Dear Wise Wendy,

I’ve been at Princeton for a little while now, and I just can’t seem to click with anyone romantically. I can’t bear this crippling loneliness any longer. Should I try Speed Dating?

From,

– In a Sophomore Slump

Dear Sophomore,

Don’t be so down! Just because you aren’t strolling across campus hand in hand with your soul mate yet doesn’t mean you won’t ever get to. However, Speed Dating is often times rushed and superficial, and probably not a permanent solution to your social inadequacy. Instead, try dating on speed! By increasing levels of dopamine, serotonin, and norepinephrine in your brain, speed makes you more confident, more talkative, and more fun to be around. You’ll be sure to impress a lover. Just watch out for the subsequent diarrhea and erectile dysfunction.

– Wise Wendy

Dear Wise Wendy,

Help!

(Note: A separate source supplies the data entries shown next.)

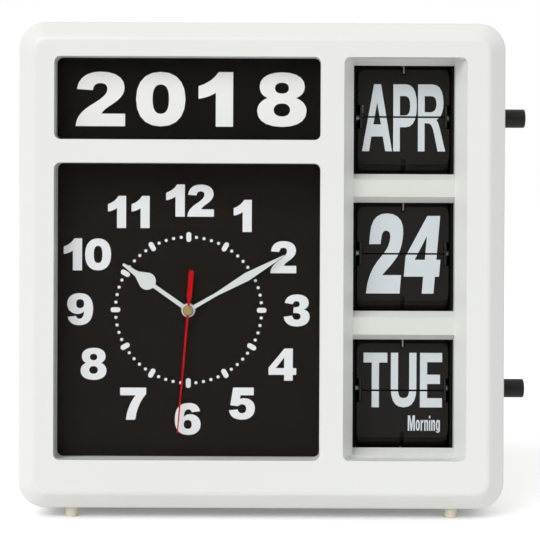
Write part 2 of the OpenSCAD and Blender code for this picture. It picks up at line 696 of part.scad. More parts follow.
// Lever that the cam of reel i + 1 swings out by its foot, so that its nose pushes the ratchet of reel i
module carry_lever(i, n, plane) {
    up = (reel_z[i] - reel_z[i + 1]) / 2;
    nose_r = ratchet_root + 0.4;
    nose_a = 90 - 180 / n - 1.5;
    nose = [nose_r * cos(nose_a), nose_r * sin(nose_a)];
    foot = cam_valley + 0.5;
    rim = cam_r + 1.2;
    color("#D9D6CC") in_case() translate([cal_x, reel_y, (reel_z[i] + reel_z[i + 1]) / 2]) difference() {
        union() {
            rod_x(5, plane, plane + wheel_t);
            across(plane, plane + wheel_t)
                polygon([[-4, 0], [9, 22 - up], [rim, 12 - up], [rim, 1.6 - up], [foot, 1 - up],
                    [foot, -1 - up], [rim, -1.6 - up], [rim + 4.3, -3 - up], [rim + 4.8, 12 - up],
                    [14, 24 - up], [4, 2]]);
            across(plane, plane + wheel_t)
                polygon([[-4, 0], [0, up - 26], [ratchet_r + 2.2, up - 9], [ratchet_r + 2.2, up + 6],
                    [6, up + nose_r + 2.3], nose + [1.4, up + 1.1], nose + [0, up], nose + [0.2, up + 1.9],
                    nose + [0.5, up + 4], [9, up + nose_r + 5.8], [ratchet_r + 6.4, up + 7],
                    [ratchet_r + 6.4, up - 11], [5, up - 28], [4, 0]]);
        }
        rod_x(stud_r + run, plane - 1, plane + wheel_t + 1);
    }
}

module date_carry_lever() carry_lever(1, date_n, plane_a);
module month_carry_lever() carry_lever(0, month_n, plane_b);

module battery_box() color("#1B1C1E") in_case() difference() {
    translate([box_x - box_w / 2 - box_wall, box_y - box_wall, door_z - box_h / 2 - box_wall])
        cube([box_w + 2 * box_wall, shell_d - box_y + box_wall, box_h + 2 * box_wall]);
    translate([box_x - box_w / 2, box_y, door_z - box_h / 2]) cube([box_w, 100, box_h]);
}

module battery_contacts() color("#B9BCC0") in_case() translate([box_x, box_y + 1 + cell_r, door_z]) {
    translate([-box_w / 2, -8, -8]) cube([0.5, 16, 16]);
    translate([box_w / 2 - 0.5, -8, -8]) cube([0.5, 16, 16]);
    rod_x(5, cell_l / 2 + 0.2, box_w / 2 - 0.4);
}

module battery() color("#3C5A8C") in_case() translate([box_x, box_y + 1 + cell_r, door_z]) {
    rod_x(cell_r - 0.3, -cell_l / 2 + 1.5, cell_l / 2);
    rod_x(4.8, -cell_l / 2, -cell_l / 2 + 2);
}

module battery_door() color("#E4E5E1") in_case() difference() {
    union() {
        translate([-case_w / 2, case_d - 2.2, door_z - door_h / 2]) cube([door_w, 2.2, door_h]);
        translate([-case_w / 2, case_d - 2.2, door_z - door_h / 2 - door_tongue + fit])
            cube([door_w, 1, door_h + 2 * door_tongue - 2 * fit]);
    }
    for (x = [0:3:12]) translate([-case_w / 2 + 12 + x, case_d - 0.5, door_z - 9]) cube([1.2, 1, 18]);
}

front_case();
rear_cover();
rear_cover_screws();
feet();
hanger_plate();
front_lens();
inner_frame();
frame_screws();
year_card();
dial_plate();
movement_case();
movement_bushing();
hour_pipe();
minute_arbor();
second_arbor();
hour_hand();
minute_hand();
second_hand();
second_hand_cap();
time_set_knob();
chassis_left_plate();
chassis_right_plate();
chassis_bridges();
chassis_tie_rods();
chassis_screws();
catch_fingers();
month_axle();
month_reel();
month_leaves();
month_top_leaf();
month_next_leaf();
month_bottom_leaf();
date_axle();
date_reel();
date_leaves();
date_top_leaf();
date_next_leaf();
date_bottom_leaf();
weekday_axle();
weekday_reel();
weekday_leaves();
weekday_top_leaf();
weekday_next_leaf();
weekday_bottom_leaf();
month_knob();
weekday_knob();
weekday_gear();
calendar_motor();
motor_pinion();
weekday_cam();
date_ratchet();
date_cam();
month_ratchet();
date_carry_lever();
month_carry_lever();
battery_box();
battery_contacts();
battery();
battery_door();
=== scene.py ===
import json
import math

import bpy
from mathutils import Euler, Matrix, Vector


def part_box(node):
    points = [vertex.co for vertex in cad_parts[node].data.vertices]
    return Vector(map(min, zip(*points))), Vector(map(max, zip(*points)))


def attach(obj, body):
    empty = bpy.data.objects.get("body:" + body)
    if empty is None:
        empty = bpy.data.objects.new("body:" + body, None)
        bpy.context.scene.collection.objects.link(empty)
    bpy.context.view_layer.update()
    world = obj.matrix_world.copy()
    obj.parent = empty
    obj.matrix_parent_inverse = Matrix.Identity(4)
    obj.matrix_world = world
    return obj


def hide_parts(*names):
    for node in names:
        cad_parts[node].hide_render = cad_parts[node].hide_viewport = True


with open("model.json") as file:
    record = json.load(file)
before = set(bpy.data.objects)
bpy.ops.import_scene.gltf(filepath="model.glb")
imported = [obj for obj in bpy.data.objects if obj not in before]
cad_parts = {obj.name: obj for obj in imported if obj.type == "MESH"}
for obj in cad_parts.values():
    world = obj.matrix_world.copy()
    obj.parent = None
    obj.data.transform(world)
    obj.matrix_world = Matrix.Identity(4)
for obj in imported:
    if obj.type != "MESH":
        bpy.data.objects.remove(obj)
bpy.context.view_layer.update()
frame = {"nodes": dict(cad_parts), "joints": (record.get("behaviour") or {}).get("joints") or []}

MM = 0.001
nodes = frame["nodes"]
pin_of = {j["child"]: Vector(j["pos_m"]) for j in frame["joints"] if "pos_m" in j}
hub = pin_of["minute_hand"]
bpy.ops.object.select_all(action="DESELECT")

# Camera and light. The view is fitted to the outline of the case, its windows and the dial's figures.
LENS_MM, SENSOR_MM = 111.15, 36
FRAMING = (-0.063, -0.1141)
STANDPOINT = (0.0175, -1.130, 0.2113)
LOOK_DEG = (90 - 0.361, -0.238, -0.089)
camera_data = bpy.data.cameras.new("camera")
camera_data.lens = LENS_MM
camera_data.sensor_width = SENSOR_MM
camera_data.shift_x, camera_data.shift_y = FRAMING
camera = bpy.data.objects.new("camera", camera_data)
camera.location = STANDPOINT
camera.rotation_euler = Euler([math.radians(a) for a in LOOK_DEG])
bpy.context.scene.collection.objects.link(camera)
bpy.context.scene.camera = camera
bpy.context.scene.view_settings.view_transform = "Standard"

# A broad soft key from the upper left of the front. Its strength over pi is the share
# of a surface's colour that it gives where it falls straight on.
KEY_TOWARDS = Vector((0.42, 0.70, -0.58))
KEY_SHARE, KEY_SPREAD_DEG = 0.48, 38
key_data = bpy.data.lights.new("key", "SUN")
key_data.energy = KEY_SHARE * math.pi
key_data.angle = math.radians(KEY_SPREAD_DEG)
key = bpy.data.objects.new("key", key_data)
key.rotation_euler = KEY_TOWARDS.to_track_quat("-Z", "Y").to_euler()
bpy.context.scene.collection.objects.link(key)


def linear(code):
    """Turns an sRGB hex colour into the linear colour that the shaders take."""
    parts = [int(code[i:i + 2], 16) / 255 for i in (1, 3, 5)]
    return [c / 12.92 if c <= 0.04045 else ((c + 0.055) / 1.055) ** 2.4 for c in parts] + [1]


def add(tree, kind, sockets=(), **settings):
    """Adds a node, sets its settings, and gives each named or numbered input a value or a link."""
    made = tree.nodes.new("ShaderNode" + kind)
    for name, value in settings.items():
        setattr(made, name, value)
    for name, value in dict(sockets).items():
        if isinstance(value, bpy.types.NodeSocket):
            tree.links.new(value, made.inputs[name])
        else:
            made.inputs[name].default_value = value
    return made


def blank(name):
    """Starts a material with nothing in it but its output."""
    made = bpy.data.materials.new(name)
    made.use_nodes = True
    made.node_tree.nodes.clear()
    return made, made.node_tree, add(made.node_tree, "OutputMaterial")


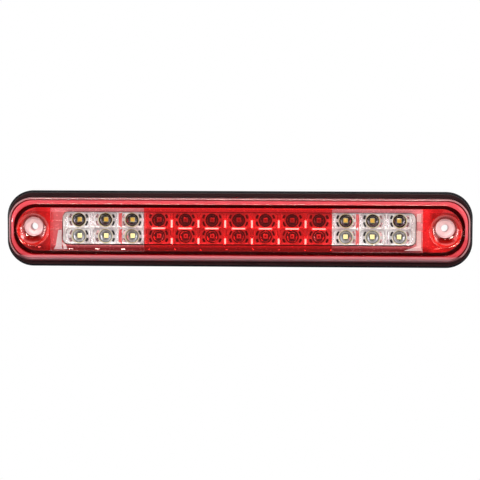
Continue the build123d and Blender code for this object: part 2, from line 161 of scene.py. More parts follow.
class Shell:
    """Collects points and faces; slot is the material slot of a face."""

    def __init__(self):
        self.points, self.faces, self.slots = [], [], []

    def point(self, x, y, front):
        self.points.append((x * MM, -front * MM, (y - SCREW_Y) * MM))
        return len(self.points) - 1

    def ring(self, points):
        return [self.point(*point) for point in points]

    def rects(self, rows, steps, x=0.0, y=0.0):
        """Rings of rounded rectangles from rows of width, height, corner radius, front."""
        return [self.ring(rounded_rect(*row, steps, x, y)) for row in rows]

    def circles(self, rows, steps, x, y):
        """Rings of circles from rows of radius, front."""
        return [self.ring(circle(*row, x, y, steps)) for row in rows]

    def face(self, loop, slot=0):
        self.faces.append(tuple(loop))
        self.slots.append(slot)

    def bridge(self, ring, other, slot=0):
        for i in range(len(ring)):
            j = (i + 1) % len(ring)
            self.face((ring[i], ring[j], other[j], other[i]), slot)

    def stack(self, rings, slot=0):
        for ring, other in zip(rings, rings[1:]):
            self.bridge(ring, other, slot)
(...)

What happens at the end of “Pride and Prejudice?”

From,

– Unsure about That Ending

Dear Unsure,

I’m glad you asked that, because people are often confused by it. I’ll take you through it step-by-step, being sure to fill you in on both character and actor at all points, in order to keep you from getting confused. Are you ready? Here we go! So, at the end of Pride and Prejudice (at least, the one with Jennifer Ehle from 1995), the giant bug-alien wearing Edgar D’Onofrio’s skin tries to leave Earth. Normally Tommy Lee Jones would be there to stop that from happening, but he’s gone inside Bobby Fisher’s stomach in order to get their guns and win the final match of chess against Arnold’s grandfather (Arnold from Hey! Arnold). Without Tommy Lee Jones there to make his aggressive moves, Colin Firth has to fend for himself. At first he gets upset and rejects his American daughter, played by Amanda Bynes, because she is not British enough, but then after she does a fashion show and is silly during it, he realizes that family is super important. Upon realizing this, he figures out that by crushing little bugs that have fallen out of a dumpster nearby the spaceship, he is actually killing family members of the giant bug, who gets upset. The bug decides to not leave Earth immediately but instead try to kill Will Smith—both because he is upset by the bug thing, but also because he doesn’t want Will to move to Bel Air and turn his family’s home into a wacky brothel run by Will and Bill Murray, who smokes two cigarettes at once because life is just that bad. Meanwhile across town, after witnessing a failed attempt to meet the aliens when the albino religious freak blew up the first crazy space station, Jodi Foster goes into space and sees her father, who died in her very home when she was just a young girl. And she called the ambulance but he had already died and she was so upset about that that she couldn’t even enjoy sex with Matthew McConaughey, who’s like, “I’m in this movie? How charming is that! I must be very lucky and/or hungry, always!” Then, the alien who is her father tells her that he is actually not her father, just an alien, but she’s still super touched when she sees him. Then Tommy Lee Jones busts out of the alien/daddy’s stomach by shooting his gun from the inside, and the alien goo gets all over Jenna Jameson and Harvey Keitel, and they both chase down Will Smith and torture him until he confesses that he was dead the whole time, and that’s the end of the movie.

– Wise Wendy

Dear Wise Wendy,

I’m pregnant.

From,

– You Are the Father

Dear mother of my unborn child,

Wow. I. Are you sure this was the best way to tell me? Maybe a quick text would have been more suitable? But ok. Um. Coffee? Friday in Frist? We’ll talk about your abortion. I’m willing to go halfsies.